25. Is an Employer required to pay the H-1B worker if their current project comes to an end?

Yes, an employer must continue to pay the H-1B worker if they wish to keep the employee on staff. The Anti-Benching provisions mandate that an employer must continue to pay the full wage during periods of non-productive status. Benching, which involves not paying an H-1B employee due to a lack of work, is prohibited and may lead to a wage complaint being filed by the employee with the Department of Labor against the employer.

If an individual is benched without pay filing an H-1B transfer can become difficult.  Please check out our article which discusses this in more detail.

26. What steps does an employer need to take to properly terminate an H-1B worker?

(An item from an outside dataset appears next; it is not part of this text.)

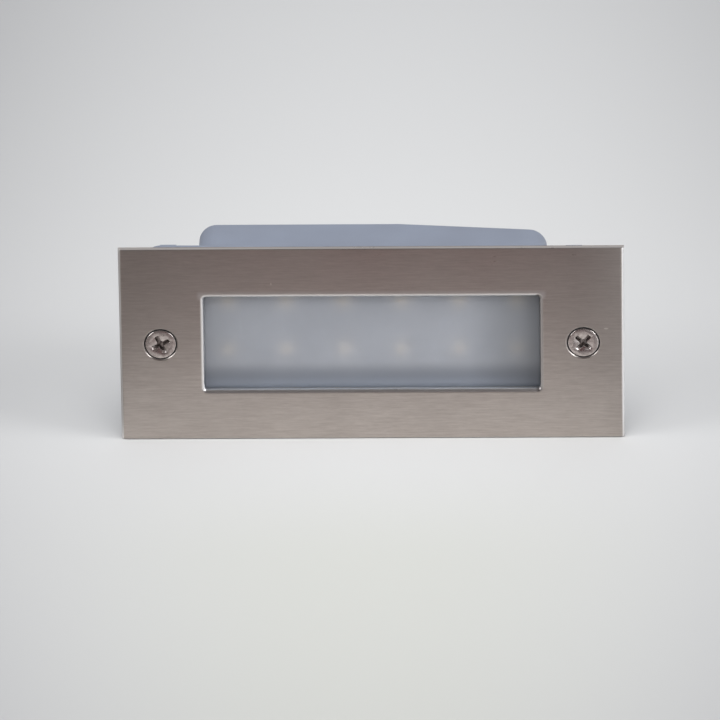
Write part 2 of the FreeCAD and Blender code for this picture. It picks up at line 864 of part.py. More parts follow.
def make_terminal_block():
    body = block(terminal_x, terminal_length, terminal_front, terminal_base, 0, terminal_height)
    tools = []
    for z in pole_heights():
        start = vector(terminal_x - terminal_length, terminal_hole_y, z)
        tools.append(Part.makeCylinder(terminal_hole_radius, 2 * terminal_length, start, along_x))
        for side in (-1, 1):
            tools.append(rod(terminal_screw_hole_radius, terminal_x + side * terminal_screw_offset, z,
                             terminal_front - 1, terminal_hole_y))
    tools.append(rod(block_screw_head_radius + seat_gap, terminal_x, 0, terminal_front - 1, block_screw_seat))
    tools.append(rod(block_screw_radius + seat_gap, terminal_x, 0, terminal_front, terminal_base + 1))
    groove = block(terminal_x, terminal_groove_width, terminal_front - 1,
                   terminal_front + terminal_groove_depth, 0, terminal_height + 2)
    return cut_all(body, tools + [groove])


def make_terminal_clamps():
    clamps = []
    for z in pole_heights():
        start = vector(terminal_x - clamp_length / 2, terminal_hole_y, z)
        sleeve = Part.makeCylinder(clamp_outer_radius, clamp_length, start, along_x)
        tools = [Part.makeCylinder(clamp_inner_radius, 2 * clamp_length,
                                   vector(terminal_x - clamp_length, terminal_hole_y, z), along_x)]
        for side in (-1, 1):
            tools.append(rod(terminal_screw_radius + thread_gap, terminal_x + side * terminal_screw_offset, z,
                             terminal_front, terminal_hole_y))
        clamps.append(cut_all(sleeve, tools))
    return clamps


def make_terminal_screws():
    screws = []
    for z in pole_heights():
        for side in (-1, 1):
            x = terminal_x + side * terminal_screw_offset
            head = terminal_front + terminal_screw_sink
            foot = terminal_hole_y - wire_end_radius - press_gap
            body = rod(terminal_screw_radius, x, z, head, foot)
            slot = block(x, 2 * terminal_screw_radius + 1, head - 1, head + terminal_slot_depth, z,
                         terminal_slot_width)
            screws.append(body.cut(slot))
    return screws


def make_block_screw():
    return pan_screw(terminal_x, 0, block_screw_seat, block_screw_head_radius, block_screw_head_height,
                     block_screw_radius, block_screw_length, 1)


# ---- cable gland -------------------------------------------------------------------------------

def gland_flange_start():
    return box_depth + gland_washer_thickness


def gland_collar_start():
    return gland_flange_start() + gland_flange_depth


def gland_seat_end():
    return gland_collar_start() + gland_insert_length + seat_gap / 2


def make_gland_body():
    start = box_depth - box_wall - gland_stub_length
    flange_start = gland_flange_start()
    collar_start = gland_collar_start()
    collar_end = collar_start + gland_collar_length
    stub = threaded_rod(gland_thread_radius, gland_thread_depth, gland_thread_pitch, gland_x, 0,
                        start, flange_start + 0.5)
    flange = hexagon(gland_flange_flats, gland_x, 0, flange_start, collar_start, gland_hex_chamfer)
    collar = threaded_rod(gland_collar_radius, gland_thread_depth, gland_thread_pitch, gland_x, 0,
                          collar_start - 0.5, collar_end)
    solid = fuse_all([stub, flange, collar])
    bore = rod(gland_bore_radius, gland_x, 0, start - 1, collar_start + 1)
    seat = rod(gland_seat_radius, gland_x, 0, collar_start, collar_end + 1)
    return cut_all(solid, [bore, seat])


def make_gland_washer():
    inner_radius = gland_thread_radius + thread_gap
    return ring(gland_washer_radius, inner_radius, gland_x, 0, box_depth, gland_flange_start())


def make_gland_locknut():
    start = rear_inside - gland_locknut_thickness
    nut = hexagon(gland_locknut_flats, gland_x, 0, start, rear_inside, gland_hex_chamfer)
    return nut.cut(rod(gland_thread_radius + thread_gap, gland_x, 0, start - 1, rear_inside + 1))


def make_gland_insert():
    start = gland_collar_start() + press_gap
    return ring(gland_seat_radius - seat_gap / 2, gland_insert_bore_radius, gland_x, 0, start,
                start + gland_insert_length)


def make_gland_ring():
    start = gland_seat_end()
    outer = gland_seat_radius - seat_gap / 2
    return ring(outer, gland_ring_inner_radius, gland_x, 0, start, start + gland_ring_thickness)


def make_gland_nut():
    start = gland_collar_start() + gland_nut_start
    skirt_end = start + gland_nut_skirt
    end = skirt_end + gland_nut_dome
    corner_radius = gland_nut_flats / math.sqrt(3)
    chamfer = gland_hex_chamfer
    shoulder = gland_nut_flats / 2 - gland_nut_shoulder
    dome = [(0, start), (corner_radius - chamfer, start), (corner_radius, start + chamfer)]
    dome += [(corner_radius, skirt_end - chamfer), (shoulder, skirt_end)]
    dome += [(shoulder - gland_nut_dome / 6, skirt_end + gland_nut_dome / 2)]
    dome += [(gland_nut_opening_radius + gland_nut_lip, end), (0, end)]
    prism = hexagon(gland_nut_flats, gland_x, 0, start, end, press_gap)
    nut = prism.common(turned(dome, gland_x, 0))
    inner_end = gland_seat_end() + gland_ring_thickness + thread_gap
    bore = rod(gland_collar_radius + running_gap, gland_x, 0, start - 1, inner_end)
    opening = rod(gland_nut_opening_radius, gland_x, 0, start, end + 1)
    return cut_all(nut, [bore, opening])


# ---- wiring ------------------------------------------------------------------------------------

def wire_path(points, radius):
    """Straight runs joined by tangent arcs of one radius."""
    edges = []
    start = points[0]
    for before, corner, after in zip(points, points[1:], points[2:]):
        inward = (before - corner).normalize()
        outward = (after - corner).normalize()
        half = inward.getAngle(outward) / 2
        reach = radius / math.tan(half)
        first = corner + inward * reach
        last = corner + outward * reach
        centre = corner + (inward + outward).normalize() * (radius / math.sin(half))
        middle = centre + (corner - centre).normalize() * radius
        edges.append(Part.LineSegment(start, first).toShape())
        edges.append(Part.Arc(first, middle, last).toShape())
        start = last
    edges.append(Part.LineSegment(start, points[-1]).toShape())
    return Part.Wire(edges)


def make_wire(places):
    points = [vector(*place) for place in places]
    path = wire_path(points, wire_bend_radius)
    section = Part.Wire(Part.makeCircle(wire_radius, points[0], points[1] - points[0]))
    tube = path.makePipeShell([section], True, False)
    section_area = math.pi * wire_radius ** 2
    ratio = tube.Volume / (path.Length * section_area)
    print("wire length", round(path.Length, 1), "volume ratio", round(ratio, 4))
    return tube


def make_supply_wire(z):
    inside = terminal_x + terminal_length / 2 - wire_hold
    edge = driver_board_x - driver_board_width / 2
    crest = terminal_hole_y - supply_wire_rise
    landing = edge + supply_wire_landing
    places = [(inside, terminal_hole_y, z), (edge - supply_wire_bend_start, terminal_hole_y, z),
              (edge - supply_wire_bend_end, crest, z),
              (landing, crest, z), (landing, driver_board_front, z)]
    bare_start = vector(inside - wire_bare_length, terminal_hole_y, z)
    bare_end = Part.makeCylinder(wire_end_radius, wire_bare_length + 1, bare_start, along_x)
    return make_wire(places).fuse(bare_end)


def make_lamp_wire(z):
    x = driver_board_x + driver_board_width / 2 - lamp_wire_inset
    middle = (driver_board_front + led_board_back) / 2
    far = x - lamp_wire_shift
    places = [(x, driver_board_front, z), (x, middle + lamp_wire_slant / 2, z),
              (far, middle - lamp_wire_slant / 2, z), (far, led_board_back, z)]
    return make_wire(places)


pieces = {
    "faceplate": [make_faceplate()],
    "housing": [make_housing()],
    "face_seal": [make_face_seal()],
    "diffuser_pane": [make_pane()],
    "pane_gasket": [make_pane_gasket()],
    "reflector_tray": [make_tray()],
    "tray_screws": make_tray_screws(),
    "led_board": [make_led_board()],
    "leds": make_leds(),
    "led_resistors": make_led_resistors(),
    "led_board_screws": make_led_board_screws(),
    "left_screw": [make_cover_screw(-1, left_recess_angle)],
    "right_screw": [make_cover_screw(1, right_recess_angle)],
    "left_screw_seal": [make_screw_seal(-1)],
    "right_screw_seal": [make_screw_seal(1)],
    "screw_inserts": make_inserts(),
    "driver_board": [make_driver_board()],
    "driver_screws": make_driver_screws(),
    "electrolytic_capacitor": [make_electrolytic()],
    "film_capacitor": [make_film_capacitor()],
    "bridge_rectifier": [make_bridge()],
    "fuse": [make_fuse()],
    "inductor_core": [make_inductor_core()],
    "inductor_coil": [make_inductor_coil()],
    "controller_chip": [make_chip()],
    "driver_resistors": make_driver_resistors(),
    "terminal_block": [make_terminal_block()],
    "terminal_clamps": make_terminal_clamps(),
    "terminal_screws": make_terminal_screws(),
    "terminal_block_screw": [make_block_screw()],
    "gland_body": [make_gland_body()],
    "gland_washer": [make_gland_washer()],
    "gland_locknut": [make_gland_locknut()],
    "gland_insert": [make_gland_insert()],
    "gland_ring": [make_gland_ring()],
    "gland_nut": [make_gland_nut()],
    "wire_live": [make_supply_wire(terminal_pitch / 2)],
    "wire_neutral": [make_supply_wire(-terminal_pitch / 2)],
    "wire_led_positive": [make_lamp_wire(lamp_wire_heights[0])],
    "wire_led_negative": [make_lamp_wire(lamp_wire_heights[1])],
}

os.makedirs("parts", exist_ok=True)
for name, solids in pieces.items():
    shape = solids[0] if len(solids) == 1 else Part.makeCompound(solids)
    if len(shape.Solids) != len(solids) or not shape.isValid():
        print("check", name, len(shape.Solids), "solids", shape.isValid())
    shape.exportStep("parts/" + name + ".step")
print(len(pieces), "nodes written")
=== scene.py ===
import math

import bpy
from mathutils import Matrix, Quaternion, Vector


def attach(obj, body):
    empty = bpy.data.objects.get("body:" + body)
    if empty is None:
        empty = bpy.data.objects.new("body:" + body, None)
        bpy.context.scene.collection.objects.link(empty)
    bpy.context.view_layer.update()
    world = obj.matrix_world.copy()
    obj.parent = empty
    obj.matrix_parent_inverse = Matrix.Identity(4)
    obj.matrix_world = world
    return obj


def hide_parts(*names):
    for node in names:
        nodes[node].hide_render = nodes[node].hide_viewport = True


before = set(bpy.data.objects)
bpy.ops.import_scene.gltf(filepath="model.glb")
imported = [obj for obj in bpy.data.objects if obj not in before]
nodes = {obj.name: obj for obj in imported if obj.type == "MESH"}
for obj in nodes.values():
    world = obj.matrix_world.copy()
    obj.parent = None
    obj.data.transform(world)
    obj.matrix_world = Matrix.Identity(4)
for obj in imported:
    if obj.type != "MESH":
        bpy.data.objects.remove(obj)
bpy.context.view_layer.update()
print("frame loaded:", len(nodes), "nodes")

mm = 0.001


camera = {"aim": (-0.00409, -0.008, -0.00603), "turn": 1.302, "rise": 24.6, "roll": -0.802,
          "away": 4.153, "lens": 615.9, "sensor": 36, "near": 0.1, "far": 60}


def addCamera():
    turn, rise = math.radians(camera["turn"]), math.radians(camera["rise"])
    back = Vector((math.sin(turn) * math.cos(rise), -math.cos(turn) * math.cos(rise), math.sin(rise)))
    data = bpy.data.cameras.new("camera")
    data.lens, data.sensor_width = camera["lens"], camera["sensor"]
    data.clip_start, data.clip_end = camera["near"], camera["far"]
    view = bpy.data.objects.new("camera", data)
    bpy.context.scene.collection.objects.link(view)
    view.rotation_mode = "QUATERNION"
    view.location = Vector(camera["aim"]) + back * camera["away"]
    roll = Quaternion((0, 0, 1), math.radians(camera["roll"]))
    view.rotation_quaternion = (-back).to_track_quat("-Z", "Y") @ roll
    bpy.context.scene.camera = view


addCamera()
bpy.context.scene.view_settings.view_transform = "Standard"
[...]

If an employer wants to terminate an H-1B worker, they must effectuate a “bona-fide termination” by taking the following three steps:

  • Confirm the termination in writing to the employee and inform them of their last day.
  • Send a letter to USCIS confirming that the Employer would like to withdraw the H-1B petition.
  • Offer to pay the employee the reasonable cost of return transportation abroad. (Abroad refers to the employee’s last place of foreign residence.)

For further information on this please check out this article.

Conclusion

Understanding the H-1B visa process is essential for both employers and employees navigating the complexities of U.S. immigration law. The H-1B visa offers a valuable opportunity for skilled foreign workers to contribute their expertise to the U.S. economy, but it also comes with specific requirements, deadlines, and regulations that must be carefully followed. By staying informed about the eligibility criteria, application process, and rights associated with the H-1B visa, applicants and employers can better position themselves for success. As immigration policies continue to evolve, staying up to date with the latest information will be crucial in making informed decisions and ensuring a smooth H-1B journey.